Attractors on an N-torus: Quasiperiodicity versus chaos

Abstract

The occurrence of quasiperiodic motions in nonconservative dynamical systems is of great fundamental importance. However, current understanding concerning the question of how prevalent such motions should be is incomplete. With this in mind, the types of attractors which can exist for flows on an N-torus are studied numerically for N = 3 and 4. Specifically, nonlinear perturbations are applied to maps representing N-frequency quasiperiodic attractors. These perturbations can cause the original N-frequency quasiperiodic attractors to bifurcate to other types of attractors. Our results show that for small and moderate nonlinearity the frequency of occurrence of quasiperiodic motions is as follows: N-frequency quasiperiodic attractors are the most common, followed by (N - 1)-frequency quasiperiodic attractors,…, followed by periodic attractors. However, as the nonlinearity is further increased, N-frequency quasiperiodicity becomes less common, ceasing to occur when the map becomes noninvertible.
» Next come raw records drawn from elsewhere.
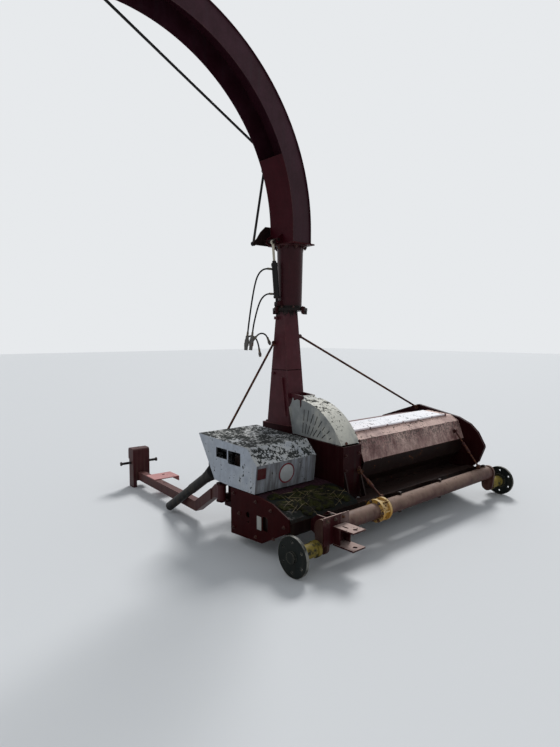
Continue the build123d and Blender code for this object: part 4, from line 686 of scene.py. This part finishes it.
def put(model, name, material, body, where, way):
    """Places the model itself, its Z axis turned to way."""
    made = copied(model, spot(*where), way)
    bpy.data.objects.remove(model)
    settle(made, name, material, body)


sign_white = weathered("sign_white", paint=(0.36, 0.37, 0.37), chalk=(0.34, 0.31, 0.25), fading=0.4,
                       rusting=0.0, dust=0.0, lichen=0.30, streaks=0.7, wear=0.2, edge=GRIME_EDGE,
                       specular=0.3)
sign_red = weathered("sign_red", paint=(0.13, 0.018, 0.026), chalk=(0.22, 0.085, 0.085), fading=0.6,
                     rusting=0.05, dust=0.0, lichen=0.2, streaks=0.5, wear=0.2)
rim = turned([(SIGN_R, -0.0010), (SIGN_R, 0.0024), (SIGN_R - 0.001, 0.0032), (SIGN_R - 0.010, 0.0032),
              (SIGN_R - 0.011, 0.0018)], SIGN_SIDES)
put(rim, "sign_rim", sign_red, "transmission_cover", SIGN_AT, COVER_REAR)
disc = turned([(SIGN_R - 0.012, 0.0010), (SIGN_R - 0.012, 0.0024), (SIGN_R - 0.013, 0.0029)], SIGN_SIDES)
put(disc, "sign_plate", sign_white, "transmission_cover", SIGN_AT, COVER_REAR)

# The blank label beside the side plate's hand hole: a small white enamelled plate with rounded edges,
# riveted flat to the sheet.
LABEL_AT, LABEL_SIZE, LABEL_EDGE = (0.100, 0.4615, 0.2245), (0.051, 0.101, 0.0016), 0.0007
SHARP = math.radians(30)


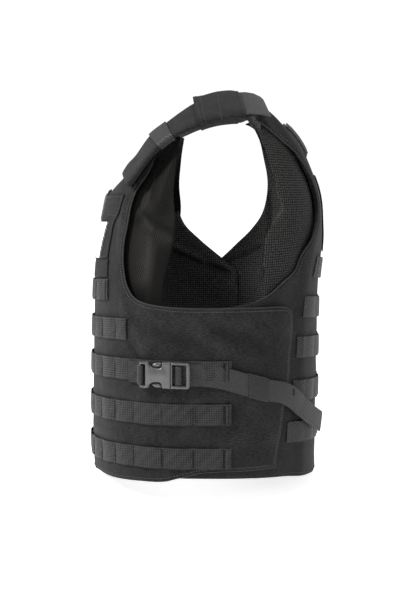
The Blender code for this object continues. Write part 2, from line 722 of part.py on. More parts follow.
def make_blocks(name, added, removed, place):
    """One solid from blocks, each its low and high corner in millimetres in the frame that place sets."""

    def block_mesh(label, low, high):
        shape = bmesh.new()
        bmesh.ops.create_cube(shape, size=1)
        for vertex in shape.verts:
            corner = [(a + b) / 2 + share * (b - a) for a, b, share in zip(low, high, vertex.co)]
            vertex.co = place @ Vector(corner)
        shape.normal_update()
        bmesh.ops.recalc_face_normals(shape, faces=shape.faces)
        mesh = bpy.data.meshes.new(label)
        shape.to_mesh(mesh)
        shape.free()
        return mesh

    body = place_object(name, "buckle_plastic", block_mesh(name, *added[0]))
    steps = [("UNION", box) for box in added[1:]] + [("DIFFERENCE", box) for box in removed]
    for number, (operation, (low, high)) in enumerate(steps):
        label = f"{name}_helper_{number}"
        helper = bpy.data.objects.new(label, block_mesh(label, low, high))
        bpy.data.collections["cutters"].objects.link(helper)
        helper.hide_render = True
        helper.display_type = "WIRE"
        modifier = body.modifiers.new(f"step_{number}", "BOOLEAN")
        modifier.operation = operation
        modifier.solver = "EXACT"
        modifier.object = helper


def buckle_frame(mirrored):
    """From the buckle's own frame, in millimetres (along, up, out from the flap), to the vest."""
    around, height = BUCKLE_CENTRE
    centre = on_body(around, height, BUCKLE_DEPTH)
    along = (on_body(around + 0.02, height, 0) - on_body(around - 0.02, height, 0)).normalized()
    up = Vector((0, 0, 1))
    out = along.cross(up).normalized()
    turned = Matrix((along, up, out)).transposed().to_4x4()
    placed = Matrix.Translation(centre) @ turned @ Matrix.Scale(MM, 4)
    return Matrix.Diagonal((-1, 1, 1, 1)) @ placed if mirrored else placed


def make_buckle(side, mirrored):
    place = buckle_frame(mirrored)
    make_blocks(f"{side}_buckle_body", BUCKLE_BODY_BLOCKS, BUCKLE_BODY_CUTS, place)
    make_blocks(f"{side}_buckle_plug", BUCKLE_PLUG_BLOCKS, BUCKLE_PLUG_CUTS, place)
    layer = flat_layer(2 * GAP + WEB_THICK, TAB_THICK)
    make_sheet(f"{side}_buckle_tab", "webbing", BUCKLE_TAB, *layer, mirrored)


def main():
    empty_scene()
    make_panels()
    make_linings()
    make_webbing()
    make_chest()
    make_back_fittings()
    make_zip()
    make_shoulders()
    for side, mirrored in SIDES:
        make_side_strap(side, mirrored)
        make_buckle(side, mirrored)


main()
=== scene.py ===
import math

import bpy
import numpy as np
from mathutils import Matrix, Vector
from mathutils.geometry import delaunay_2d_cdt


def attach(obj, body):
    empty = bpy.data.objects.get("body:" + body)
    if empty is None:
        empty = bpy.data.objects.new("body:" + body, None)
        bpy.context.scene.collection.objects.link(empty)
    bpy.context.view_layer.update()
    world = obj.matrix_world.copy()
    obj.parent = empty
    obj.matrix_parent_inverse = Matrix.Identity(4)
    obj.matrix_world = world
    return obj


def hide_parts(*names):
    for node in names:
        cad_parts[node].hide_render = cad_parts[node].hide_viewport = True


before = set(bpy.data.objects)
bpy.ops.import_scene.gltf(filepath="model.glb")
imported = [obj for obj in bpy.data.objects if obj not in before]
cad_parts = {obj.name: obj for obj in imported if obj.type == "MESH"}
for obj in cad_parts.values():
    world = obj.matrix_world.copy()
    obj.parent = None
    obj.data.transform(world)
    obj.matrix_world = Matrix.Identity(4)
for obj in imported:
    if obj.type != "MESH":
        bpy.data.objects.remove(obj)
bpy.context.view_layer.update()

MM = 0.001
HALF_GIRTH = 0.57
GRID = 2.5 * MM
GRID_TOP = 0.04

GAP = 0.4 * MM
WEB_WIDTH = 25.4 * MM
WEB_THICK = 1.4 * MM
PANEL_EDGE = 2.4 * MM
CHEST_THICK = 8.0 * MM
FLAP_THICK = 4.5 * MM
WING_THICK = 4.0 * MM
LINING_THICK = 1.4 * MM
LOOP_THICK = 1.5 * MM
PATCH_THICK = 1.2 * MM
STRAP_THICK = 8.0 * MM
INNER_WING_THICK = 2.0 * MM
FRONT_LINING_DEPTH = -10.2 * MM
INNER_WING_DEPTH = -13.6 * MM
BACK_LINING_DEPTH = -11.0 * MM
SIDES = (("left", 1), ("right", -1))
OUTLINE_STEP = 4 * MM
STITCH_LIFT = 0.25 * MM
EDGE_SEAM = 3.6 * MM
PIPING_DEPTH = -1.4 * MM
PIPING_RADIUS = 0.9 * MM
ROW_STEP = 3 * MM
# Where the chest gives way to the flap, and the back to its wing: start and width, round the body
CHEST_TO_FLAP = (0.165, 0.05)
WING_TO_BACK = (0.399, 0.03)
WING_DROP = FLAP_THICK + 0.6 * MM
PADDED_FROM_EDGE = 0.012
RIM_WIDTH = 0.004
RIM_DROP = 0.9 * MM

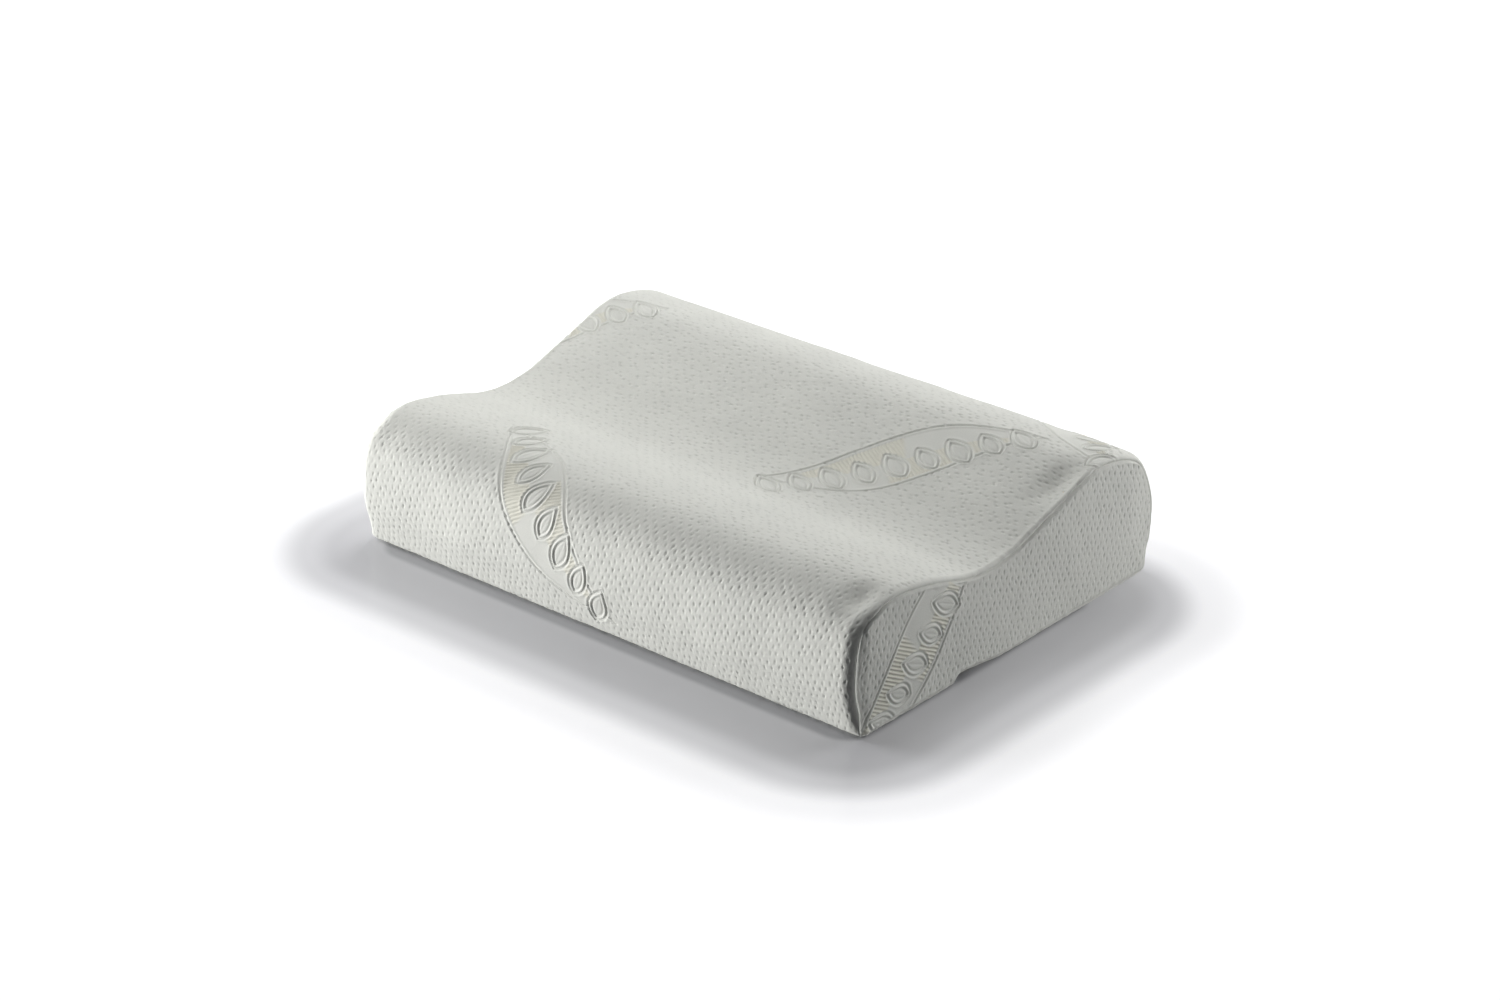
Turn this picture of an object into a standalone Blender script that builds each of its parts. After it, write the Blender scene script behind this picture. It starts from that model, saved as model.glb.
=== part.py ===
"""Contour bed pillow: a two-crested foam core in a thin liner, inside a zipped knit cover.

The cover is sewn from four panels. One wraps the front wall, the top and the upper back, one makes the
underside and the lower back, and two close the ends. The zip lies along the back wall between the first two.
Frame: +X along the pillow, -Y to its low front crest, +Y to its tall back crest, +Z up, floor at Z = 0.
Every sewn layer is the same cross-section, followed at its own depth under the cover's outer surface.
"""

import math

import bmesh
import bpy
import numpy as np

# Overall size, metres
LENGTH = 0.600  # end panel to end panel
FRONT_FOOT = [(-0.0050, 0.0095), (-0.0035, 0.0000), (0.0100, 0.0000)]  # wall, corner, underside
BACK_FOOT = [(0.4080, 0.0000), (0.4205, 0.0000), (0.4215, 0.0070)]  # underside, corner, wall
CROSS_SECTION = [  # (distance behind the front foot, height), up the front and over both crests to the back
    FRONT_FOOT[0],
    (-0.0150, 0.0480),
    (-0.0080, 0.1020),
    (0.0080, 0.1170),
    (0.0410, 0.1270),
    (0.0920, 0.1205),
    (0.1630, 0.1020),
    (0.2130, 0.1050),
    (0.2680, 0.1225),
    (0.3400, 0.1420),
    (0.4010, 0.1260),
    (0.4215, 0.1000),
    (0.4330, 0.0550),
    BACK_FOOT[-1],
]
ZIP_HEIGHT = 0.055  # the back wall is upright here
SPLINE_STEPS = 40  # points between two cross-section points while its length is measured
KEYS = 48  # corners of the outline once it is drawn as a polygon
KEY_SPACING, KEY_TURN = 0.030, math.radians(16)  # a corner about every 30 mm or 16 degrees
KEY_MARGIN = 0.0004
MIDDLE_STATION = 0.080  # the panels' nearest sections to the middle, which they cross straight

# Ends: the section draws in towards each end seam, less so underneath, where it rests on its base
END_RADIUS = 0.020
END_INSET = 0.0065
END_INSET_UNDERNEATH = 0.3  # as a share of END_INSET
INSET_FULL_HEIGHT = 0.025

# Layers: depth under the cover's outer surface
GAP = 0.0003
COVER = 0.0024
EASE = 0.0012  # room between cover and liner, which the zip tapes take up
LINER = 0.0008
COVER_END_FACE = LENGTH / 2 - COVER
LINER_OUTSIDE = COVER + EASE + GAP
FOAM_OUTSIDE = LINER_OUTSIDE + LINER + 3 * GAP
END_PANEL_ROUND = 0.0008

# Zip, measured from its centre line on the back wall: OUT is proud of the cover's surface
ZIP_HALF_OPENING = 0.0055
ZIP_STRAIGHT_TO = 0.233  # the two cover edges run parallel up to here, and then close together
ZIP_CLOSED_FROM = 0.241
COIL_HALF_LENGTH = 0.232
COIL_WIDTH, COIL_THICKNESS = 0.0024, 0.0020
TAPE_WIDTH, TAPE_THICKNESS, TAPE_HALF_LENGTH = 0.0160, 0.0006, 0.246
SLIDER_REST_X = 0.222
SLIDER_LENGTH, SLIDER_HALF_WIDTH, SLIDER_FLANGE = 0.0110, 0.0045, 0.0015
SLIDER_PLATE_OUT = (-0.0001, 0.0011)
BAIL_HALF_LENGTH, BAIL_THICK, BAIL_OPEN, BAIL_HALF_WIDTH = 0.0024, 0.0010, 0.0017, 0.0010
BAIL_ROOT = 0.0005  # how deep its feet go into the slider's plate
TAB_AXIS_OUT = SLIDER_PLATE_OUT[1] + BAIL_OPEN / 2
TAB_BAR_RADIUS, TAB_THICKNESS = 0.00055, 0.0010
TAB_LENGTH, TAB_HALF_WIDTH = 0.0240, 0.0036
TAB_WINDOW = (-0.0048, 0.0010)  # from its axis, open at the end past it
BAIL_OUT = SLIDER_PLATE_OUT[1] + BAIL_OPEN + BAIL_THICK

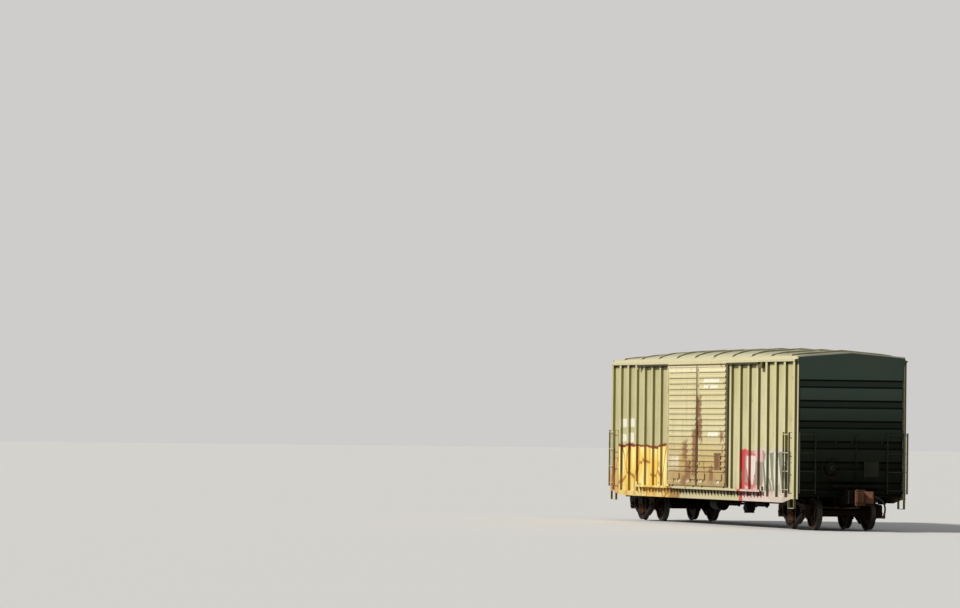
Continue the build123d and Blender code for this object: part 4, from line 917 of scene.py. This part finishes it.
def leaf_fittings(side, end):
    """What is fixed to a leaf: roller housings with their bolts and straps, the lock bar with its guides,
    a level stiffener, a handle, a hasp, and stops, and on the B half a blank board."""
    outer = TRACK_Y - 0.008
    housings = (LEAF_X0 + 0.37, LEAF_X1 - 0.74)
    parts = []
    for x in housings:
        z = LEAF_LOW + 0.2475
        parts.append(boxes([x, (LEAF_PANEL + outer) / 2, z], [0.62, outer - LEAF_PANEL - 0.006, 0.165]))
        spots = [[x + dx, outer - 0.004, z + dz] for dx in (-0.25, -0.09, 0.09, 0.25) for dz in (-0.055, 0.055)]
        parts.append(bolts(spots, (0, 1, 0), 0.022, 0.005))
        straps = [[x + dx, LEAF_PANEL + 0.012, LEAF_LOW + 0.12] for dx in (-0.16, 0.16)]
        parts.append(boxes(straps, [0.05, 0.024, 0.22]))
    bar_x, bar_y = LEAF_X0 + 0.035, LEAF_FACE - 0.002
    parts.append(rods([bar_x, bar_y, LEAF_LOW + 0.06], [bar_x, bar_y, LEAF_HIGH - 0.06], 0.010))
    guides = [[bar_x, LEAF_FACE, z] for z in np.arange(LEAF_LOW + 0.16, LEAF_HIGH - 0.05, 0.43)]
    parts.append(boxes(guides, [0.060, 0.018, 0.050]))
    middle = (LEAF_X0 + LEAF_X1) / 2
    parts.append(boxes([middle, LEAF_PANEL + 0.014, LEAF_LOW + 0.41], [LEAF_X1 - LEAF_X0 - 0.14, 0.026, 0.050]))
    handle_x, handle_low, handle_high = 0.60, 1.55, 1.80
    route = ((LEAF_PANEL, handle_high), (outer - 0.010, 1.79), (outer - 0.008, 1.76), (outer - 0.008, 1.60),
             (outer - 0.010, 1.56), (LEAF_PANEL, handle_low))
    parts.append(tube([[handle_x, y, z] for y, z in route], 0.010, (1, 0, 0), 8))
    feet = [[handle_x, LEAF_PANEL + 0.004, z] for z in (handle_high, handle_low)]
    parts.append(boxes(feet, [0.05, 0.010, 0.07]))
    hasp_z = 1.68
    parts.append(boxes([0.13, LEAF_FACE - 0.004, hasp_z], [0.20, 0.014, 0.060]))
    parts.append(boxes([0.055, LEAF_FACE, hasp_z], [0.05, 0.016, 0.16]))
    parts.append(boxes([[LEAF_X1 - 0.030, LEAF_FACE - 0.002, z] for z in (1.55, 2.6, 3.7)], [0.045, 0.012, 0.16]))
    name = f"door_{side}_{end}"
    parts = mirrored(parts, SIDES[side], ENDS[end])
    piece(name + "_fittings", parts, "door", name, round_edge=0.002)
    if end == "b":
        board_x = 1.78
        board = [boxes([board_x, LEAF_FACE - 0.002, 1.75], [0.52, 0.016, 0.40]),
                 boxes([[board_x, LEAF_FACE + 0.003, z] for z in (1.535, 1.965)], [0.56, 0.014, 0.03])]
        piece(name + "_board", mirrored(board, SIDES[side], 1), "board", name, round_edge=0.002)


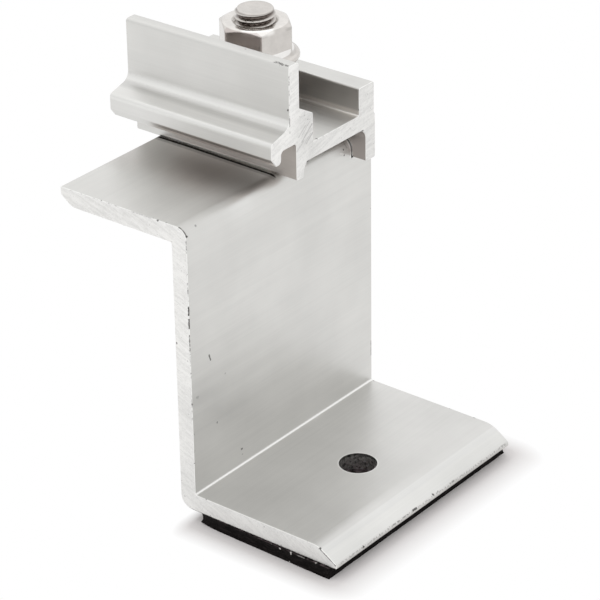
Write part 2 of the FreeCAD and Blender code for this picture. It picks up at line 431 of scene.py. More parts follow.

Chaotic attractors are very rare for N = 3 for small to moderate nonlinearity, but are somewhat more common for N = 4. Examination of the types of chaotic attractors that occur for N = 3 reveals a rich variety of structure and dynamics. In particular, we see that there are chaotic attractors which apparently fill the entire N-torus (i.e., limit sets of orbits on these attractors are the entire torus); furthermore, these are the most common types of chaotic attractors at moderate nonlinearities.